Esta semana, regressado de um nevoeiro imposto, apenas interrompido por dois aparecimentos na Comissão de Inquérito desenhados à medida do regresso, Pedro Nuno Santos regressou em grande estilo ao Parlamento, como se nada tivesse acontecido. O homem tem fibra, disso não tenho dúvidas, e é impressionante o modo como a sua “boa imprensa” o recebeu, sobretudo depois de todas as contrariedades, humilhação política e contradições de discurso e de prática em que o assunto TAP é pródigo. São características relevantes para o contexto de tensão em que a sucessão irá ser observada, o ex-Ministro e agora deputado na última fila sabe-o bem, mas há qualquer coisa que não consigo plenamente racionalizar que me diz que não apostaria em PNS e que se fosse militante de cartão no momento certo nele não votaria. Mas isto não significa obviamente retirá-lo do meu radar e não se sabe até que ponto o contexto político poderá ou não radicalizar-se, impondo novos perfis de liderança.

Por isso, nesta mesma área da esquerda do PS e sobretudo na área da não resignação política, continuo a pensar que Alexandra Leitão seria uma excelente candidata a uma lufada de ar fresco na política socialista e portuguesa em geral, claramente ao nível de outras lideranças femininas na Europa e fora dela e que tiveram passagens fulgurantes pela política. Não faço a mínima ideia se a Alexandra quer ou não ascender a esse plano de liderança. Estou simplesmente a analisar o contexto político atual e as figuras que nele se evidenciam e a projetá-lo para um contexto futuro de necessariamente mais tensão, com as correspondentes implicações no discurso político e eleitoral.

Claro que o leitor arguto que pensa que dificilmente a esquerda do PS poderá ganhar uma eleição nacional em que se define o futuro do país retorquirá, não menos argutamente, que as minhas reservas a PNS se deverão colocar também a Alexandra Leitão.

É, por isso, que nas minhas suposições políticas não coloco de fora um outro personagem político com uma prestação governativa sóbria, discreta, mas muito eficaz, o ministro José Luís Carneiro. Vindo das hostes de António José Seguro, a trajetória de JLC tem sido exemplar, embora sempre sujeito a que um verão de incêndios mais escaldantes precipite uma má sorte política, que até agora não aconteceu.
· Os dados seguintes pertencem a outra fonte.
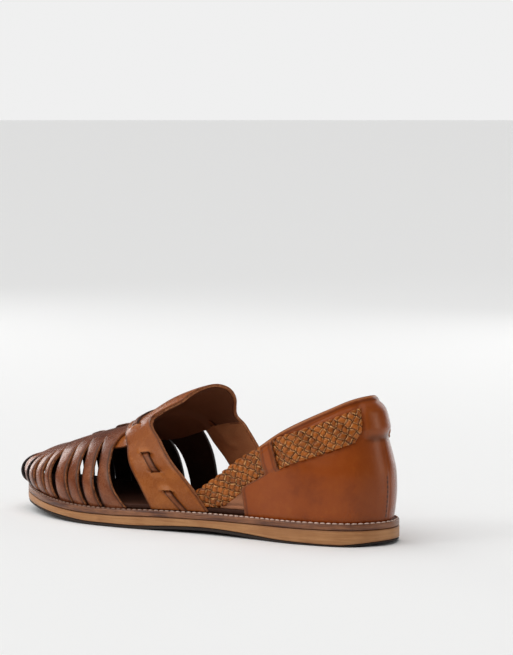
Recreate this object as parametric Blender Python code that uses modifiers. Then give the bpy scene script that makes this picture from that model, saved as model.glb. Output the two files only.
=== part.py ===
"""A left fisherman sandal: leather strips, an instep saddle and a closed heel on a stitched sole.

Every piece of the upper lies on one last.  The last is a family of ribs: each rib starts at a point of the
feather line, where upper and sole meet, and rises to the spine, the line along the top of the foot.  A place
on the last is therefore two numbers: the arc, in mm along the feather line from the centre of the heel
(positive up the outer side, negative up the inner side), and the rise, in mm up the rib from the sole.

Tables and places are in millimetres measured from the back of the heel, X to the toe, Y to the outer side,
Z up from the floor.  `to_world` turns them into metres about the middle of the shoe.
"""
import bpy
import bmesh
import numpy as np

MM = 0.001
LENGTH = 298.0                  # sole, heel to toe
UPPER_REACH = 1.6               # how far the toe strips stand out past the sole
MID_Y = 1.75                    # the sole's middle, because the ball is wider on the outer side
GAP = 0.3                       # air between pieces that touch

LEATHER = 1.8                   # wall of the upper
TREAD = 2.0
MIDSOLE = 3.8
INSOLE = 3.0
ARCH_RISE = 2.2                 # of the waist above the floor
HEEL_FLAT_END = 62.0
BALL_FLAT_START = 172.0
BALL_FLAT_END = 205.0
TOE_SPRING = 8.2

# The sole's outline: a closed smooth curve from the heel, up the outer side, round the toe and back.
SOLE_OUTLINE = np.array([
    # x, y
    (0, 0), (9, 23), (42, 36), (80, 37.5), (115, 39.5), (150, 45), (185, 50.5), (205, 51.5),
    (226, 49.2), (246, 43.5), (265, 34.5), (281, 23.5), (292, 11), (298, -4), (291, -22),
    (276, -35), (258, -42.5), (236, -46.8), (213, -48), (188, -46), (160, -40.5), (128, -34),
    (95, -31.5), (60, -32.5), (32, -31.5), (9, -20)], float)

# Along the sole: the height of its top, and how far the upper's foot stands in from its edge.
SOLE_TOP = np.array([
    # x, height
    (0, 14.2), (60, 13.6), (110, 13.2), (150, 12.6), (190, 11.4), (215, 11.4),
    (240, 12.6), (265, 14.8), (291, 17.5), (299, 18.2)], float)
LEDGE = np.array([
    # x, inset
    (0, 3.6), (60, 4.0), (200, 4.0), (245, 3.2), (275, 2.0), (299, 1.6)], float)

# Cross-sections of the last at stations of the spine.
SECTIONS = np.array([
    # station, spine height, spine y, squareness, side bulge
    (38, 116, 0, 2.65, 3.6),
    (80, 112, 0, 2.70, 2.5),
    (115, 97.2, -1, 2.40, 2.0),
    (143, 88.4, -2, 2.10, 1.5),
    (170, 79.3, -3, 2.03, 1.5),
    (200, 63.8, -4, 2.03, 2.0),
    (225, 56.7, -4, 2.15, 2.0),
    (245, 50.5, -4, 2.15, 3.0),
    (262, 44.5, -3, 1.85, 6.5)], float)
# The heel cup curves in above its fullest place.
HEEL_CURVE = np.array([
    # height, how far it lies inside the plain section
    (0, 0), (36, 0), (46, 0.9), (54, 1.9), (62, 2.0), (76, 1.1), (84, 1.7), (91, 1.7), (120, 1.7)], float)
HEEL_CURVE_FADES = 25, 70       # between these x of a rib's foot
# Which spine station a rib from feather point x rises to: ribs fan out round heel and toe.
FAN = np.array([
    # x, station
    (0, 38), (20, 40), (45, 48), (80, 80), (225, 225), (255, 246), (280, 259), (298, 262)], float)

RIB_STEPS = 40
OUTLINE_STEPS = 1440


def curve(table, at, column=1):
    """A smooth curve through a table's rows: cubics whose slope at each row is that of its neighbours."""
    x, y = table[:, 0], table[:, column]
    slope = np.gradient(y, x)
    row = np.clip(np.searchsorted(x, at, side="right") - 1, 0, len(x) - 2)
    step = x[row + 1] - x[row]
    u = np.clip((at - x[row]) / step, 0, 1)
    rising = u * u * (3 - 2 * u)
    return (y[row] * (1 - rising) + y[row + 1] * rising
            + u * (1 - u) * step * ((1 - u) * slope[row] - u * slope[row + 1]))


def lines(table, at, column=1):
    """Straight runs between a table's rows."""
    return np.interp(at, table[:, 0], table[:, column])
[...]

Depois de ter arrumado as ideias, mesmo sem que a bruma litoral de Matosinhos se tenha dissipado, fico com a impressão que a sucessão de António Costa irá proporcionar à política portuguesa um raro momento de clarificação de ideias de governação. O que muito sinceramente acho que nem o próprio António Costa se tenha apercebido da importância que ela vai ter.